On Tuesday night Sean 'Diddy' Combs tweeted a petition asking the Associated Press to stop using the phrases "child prostitute" and "child prostitution" in their style guides and news stories.

"They are victims [and] survivors of rape," he wrote, sharing a link to the Change.org campaign from the D.C.-based Human Rights Project for Girls (Rights4Girls).

Because the terms deal with the issue of people who are too young to consent to sex, let alone sex work, the group argues that saying "child prostitute" or "child sex worker" is both insensitive and factually inaccurate. Instead, the group suggests that outlets refer to these children as "victims and survivors of child rape."

"When we refer to children and youth who are bought and sold for sex, who are not even of the legal age to consent, we cannot call them child prostitutes," Rights4Girls Executive Director Malika Saada Saar told MTV News.

"The term really denies a lot of the suffering and the injury that happens to kids that are bought and sold. It suggests that these kids are doing it because they want to do it. Not only does it imply choice, agency and consent — it implies criminality. When, in reality, they are the ones that have been hurt."

Author Withelma "T" Ortiz Walker Pettigrew writes in the petition that she was "sexually exploited" from the age of 10 to 17 throughout the U.S. and, ultimately, arrested and jailed on prostitution charges.

"I was 10," she writes. "And girls like me are beaten, kidnapped, gang raped and tortured into selling our bodies to adults, every night. This is not about choice. This is about abuse and rape."

Pettigrew further notes that there have been "5,000 instances in the past five years when reporters for print, wire and online outlets have used the phrase 'child prostitute,' 'child prostitution,' 'underage prostitution' or other variations on the phrase to describe these exploited children."

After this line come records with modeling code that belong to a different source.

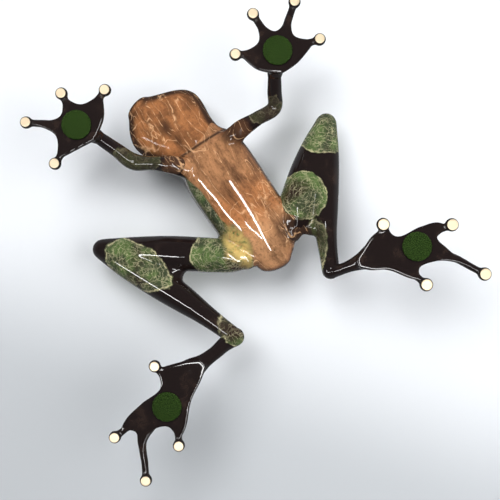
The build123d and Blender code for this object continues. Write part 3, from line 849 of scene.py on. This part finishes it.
def make_torso():
    """Torso: an oval tube along the spine with the roots of the limbs flowing out of it."""
    shells = [tube(torso_stations(), squareness=2.15, round_ends=0.6)]
    for side in ("right", "left"):
        shoulder, armpit, elbow, hip, knee = joints(side, "shoulder", "armpit", "elbow", "hip", "knee")
        fullness = 1.0 if side == "right" else 1.08
        thigh = [(0.02, 5.4), (0.12, 7.4 * fullness), (0.24, 7.8 * fullness), (0.36, 6.4)]
        arm = run_stations(shoulder, armpit, [(0.0, 5.2), (0.6, 4.7), (1.0, 4.1)])
        shells.append(tube(run_stations(hip, knee, thigh)))
        shells.append(tube(arm + run_stations(armpit, elbow, [(0.3, 3.4), (0.5, 2.6)])))
    obj = fused("torso_casting", shells, settings()[0].detail, 12, 34)
    points = points_of(obj.data)
    x, y = points[:, 0], points[:, 1]
    down = facing_down(obj.data)
    under = smooth_share(down, -0.3, 0.0)
    edge = 3.0 - 3.7 * smooth_share(-y, 12.0, 31.0)
    near = smooth_share(x, edge - 1.5, edge + 1.5)
    moss = moss_share(points)
    aside = np.abs(x - SPINE_X)
    # Painted shade: darker on the flanks that turn away from below, at the roots of the left arm and left
    # thigh and in the crease of the neck
    flank = 0.85 * smooth_share(down, 0.75, 0.25) * smooth_share(aside, 19.0, 16.0)
    shoulder = 0.85 * bell_at(points, LEFT_ARM_ROOT, 6.5)
    hip = 0.95 * bell_at(points, LEFT_HIP_ROOT, 9.0)
    # Painted light: the copper is lighter where it faces down towards the lamps, at the chest and at the rump
    ends = np.maximum(smooth_share(y, -2.0, -16.0), 1.5 * smooth_share(y, 4.0, 16.0))
    painted_light = smooth_share(down, 0.4, 0.9) * ends
    painted_shade = np.maximum.reduce([flank, shoulder, hip, neck_line(points)])
    copper = 1.1 * under * near - 0.9 * moss - 1.2 * bell_at(points, BEHIND_HIP, 5.0)
    paint(obj, copper=copper, painted_shade=painted_shade, moss=moss, painted_light=painted_light, satin=satin_share(points))
    finish_piece(obj, patina(), ["torso"])


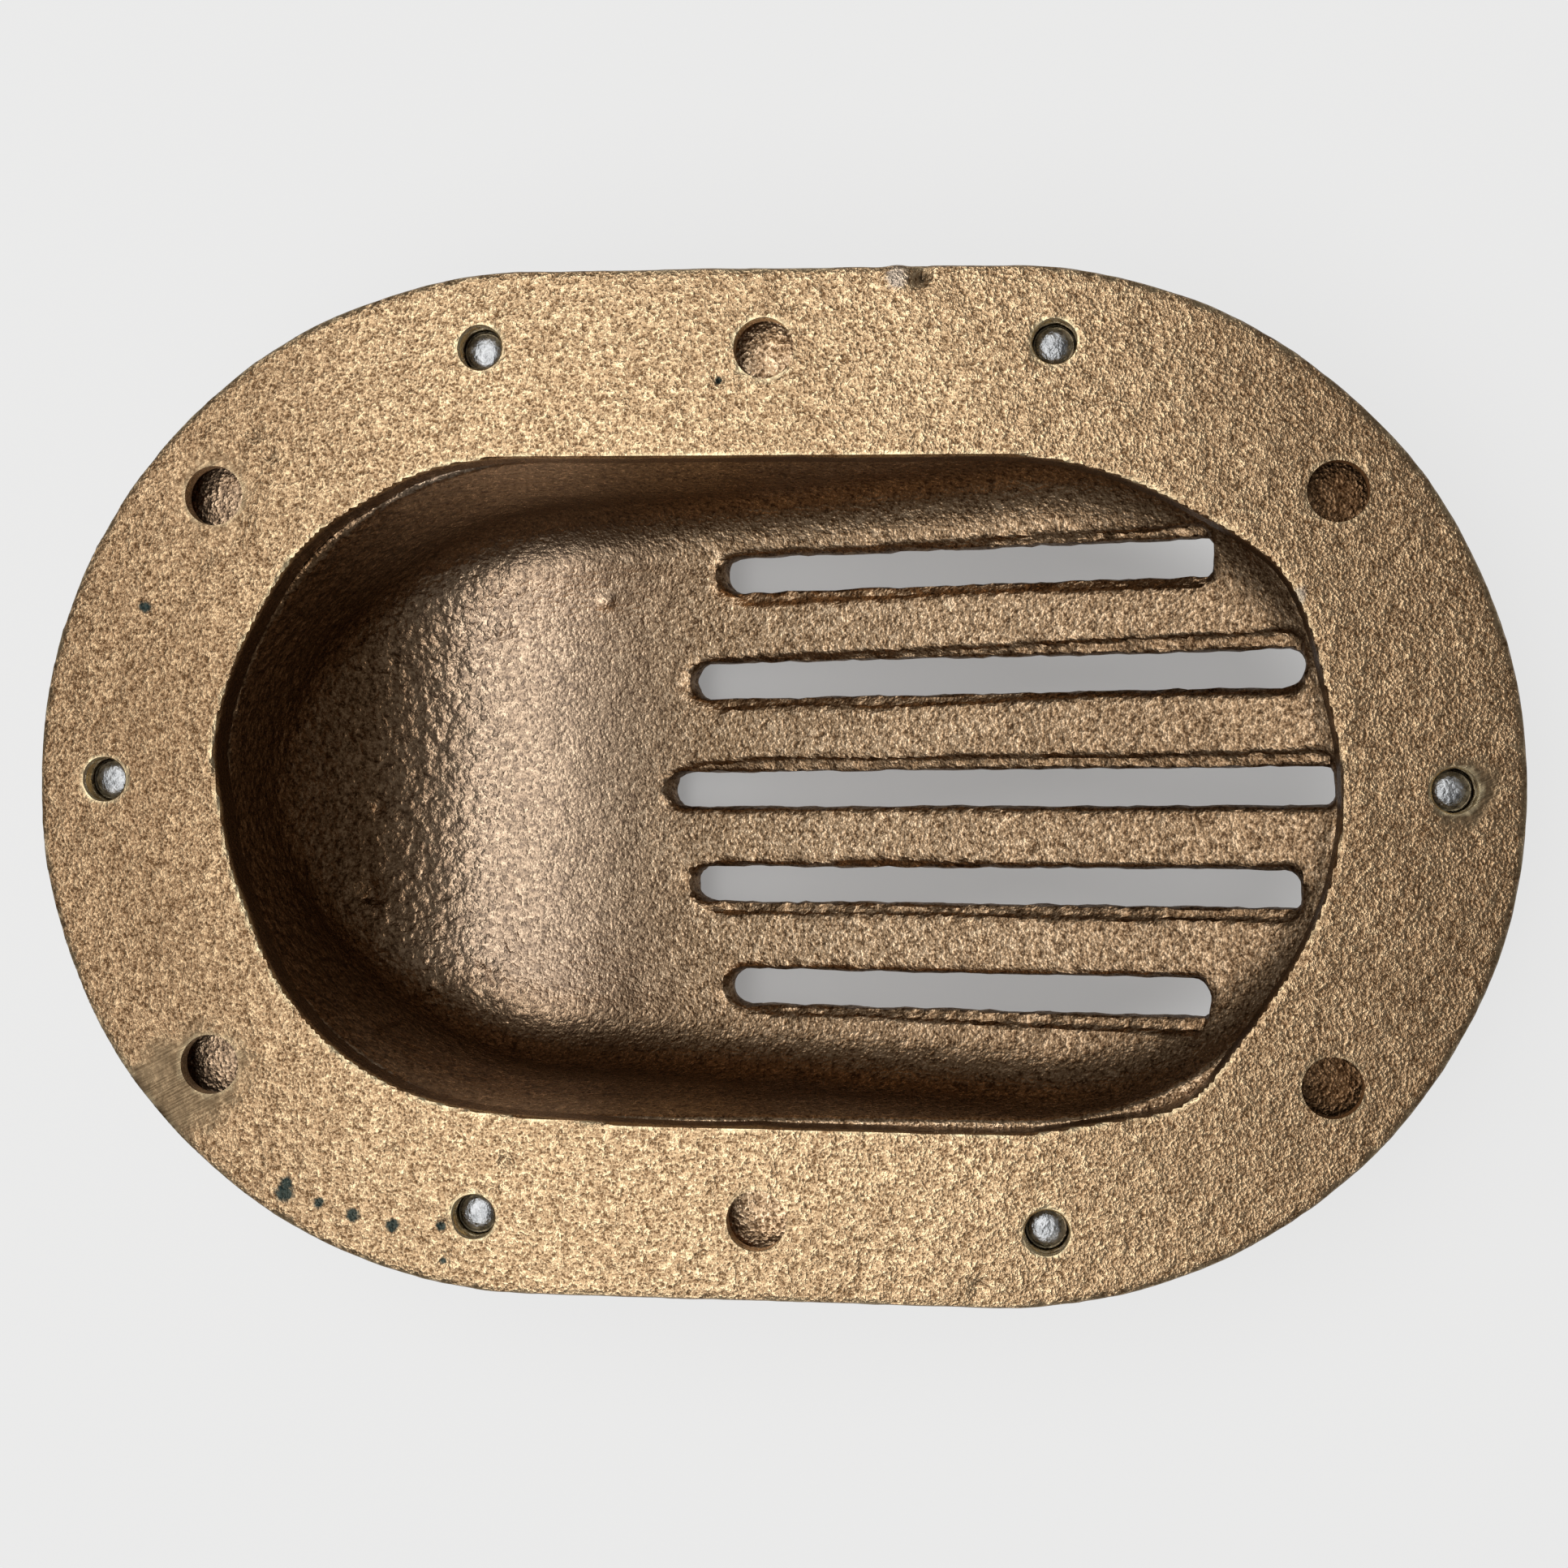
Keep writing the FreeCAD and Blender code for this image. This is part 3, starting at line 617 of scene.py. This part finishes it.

Word choice like this can compound stigma and guilt for survivors, as well as contribute to misconceptions about sex work in general -- both from the public and law enforcement. According to FBI crime data, there were 609 people under the age of 18 arrested for "prostitution and commercialized vice" in 2012.

"Kids who are subject to commercial rape are arrested and put into the juvenile justice system, not a public health system," Saar said. "We don’t do that with any other child who is abused. We have to come to a place where we stop criminalizing kids for being subject to rape."

Such criminalization also disproportionately affected African-Americans, who comprised 59.4% of the aforementioned 2012 arrests.

"We have the school-to-prison pipeline, but there's also a sex abuse to prison pipeline — and a black and brown girls pipeline for girls arrested for sexual abuse," Saar said. "It's important to understand the particular way black and brown girls are criminalized through being subject to commercial rape ... It says a lot about who is allowed to be a child and who is allowed to be a victim of abuse — and clearly African-American children are allowed neither."

While the conversation regarding which words the people involved in sex work prefer to use is ongoing -- and there's no one-size-fits-all term -- many consenting adults find "sex worker" to be a more humanizing and sensitive option.

But when it comes to children -- who absolutely cannot consent to any kind of sex work -- it's vital to center conversations around helping survivors and victims.

"Language has power," Saar said. "We have to stop talking about these girls as being criminals as prostitutes and understand they are survivors and victims of rape -- child rape -- and that's how they deserve to be treated."